Nos primeiros casos, o Estado facilitará o arroteamento de terrenos improdutivos, com evidente vantagem para a economia nacional; nos últimos, facilitará e impulsionará a elaboração e a execução dos planos de aproveitamento das margens e de urbanização local, facultando, designadamente, as infra-estruturas indispensáveis a zonas de grande interesse turístico, também com manifesto proveito para a economia nacional.
Nestes termos:
Usando da faculdade conferida pela 1.ª parte do n.º 2.º do artigo 109.º da Constituição, o Governo decreta e eu promulgo, para valer como lei, o seguinte:
Artigo 1.º Os terrenos do domínio público sob a administração da Direcção-Geral dos Serviços Hidráulicos podem ser desafectados quando se considerem prevalentes, em relação ao uso público a que estão destinados, outros fins de interesse geral para que os terrenos sejam aptos e para cuja conveniente satisfação seja inadequado o regime de dominialidade.

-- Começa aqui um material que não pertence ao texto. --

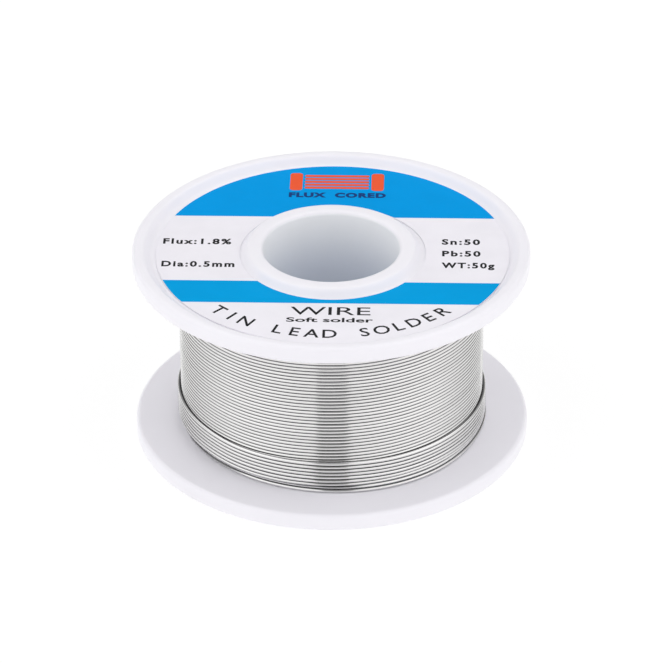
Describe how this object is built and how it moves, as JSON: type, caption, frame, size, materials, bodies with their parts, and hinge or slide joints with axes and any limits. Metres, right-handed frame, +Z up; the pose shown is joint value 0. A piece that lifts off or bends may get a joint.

Art. 2.º - 1. A desafectação será da iniciativa do Ministério das Obras Públicas e revestirá a forma de decreto referendado pelo respectivo Ministro e pelo Ministro das Finanças.
2. Tratando-se de terrenos situados no litoral ou nas faixas marginais dos rios, dentro das zonas de jurisdição dos departamentos marítimos e capitanias, a desafectação depende de parecer favorável da Comissão do Domínio Público Marítimo, homologado pelo Ministro da Marinha.
3. No decreto de desafectação deverão ser indicados os fins a que os terrenos ficam destinados e o condicionamento a que eventualmente a sua utilização fique sujeita.
Art. 3.º - 1. Os bens desafectados poderão, conforme as circunstâncias, ser arrendados, vendidos, trocados ou cedidos, gratuita ou onerosamente e a título definitivo ou precário, ou, ainda, transferidos para outros serviços do Estado.
2. A competência para a prática destes actos pertence à Direcção-Geral da Fazenda Pública, à qual a Direcção-Geral dos Serviços Hidráulicos remeterá o processo de desafectação para efeitos de incorporação dos terrenos no património do Estado.
Art. 4.º - 1. Poderão ser vendidos com dispensa de hasta pública os lotes ocupados com construções devidamente licenciadas e os necessários para a construção de estabelecimentos hoteleiros ou de outras instalações de interesse colectivo.
2. Os terrenos encravados e destinados à exploração agrícola, florestal, pecuária ou salineira ou a outra forma de exploração com aproveitamento do solo poderão também ser vendidos, com dispensa de hasta pública, a proprietários de prédios confinantes.
3. O preço das vendas, com dispensa de hasta pública, será fixado pelo Ministro das Finanças.
Art. 5.º - 1. Reverterão ao domínio público os terrenos a que for dada utilização diferente da fixada no decreto de desafectação ou em relação aos quais não seja observado o condicionamento nele estabelecido.
2. A reversão importa a perda a favor do Estado das obras e benfeitorias realizadas nos terrenos e não confere direito a qualquer indemnização nem à restituição do preço por eles pago ou dos bens por eles permutados.
3. A reversão revestirá a forma de decreto fundamentado e referendado, nos termos do n.º 1 do artigo 2.º
Visto e aprovado em Conselho de Ministros. - Marcello Caetano - Mário Júlio Brito de Almeida Costa - João Augusto Dias Rosas - Manuel Pereira Crespo - Rui Alves da Silva Sanches.
Promulgado em 18 de Dezembro de 1968.
Publique-se.
Presidência da República, 21 de Dezembro de 1968. - AMÉRICO DEUS RODRIGUES THOMAZ.
Para ser presente à Assembleia Nacional.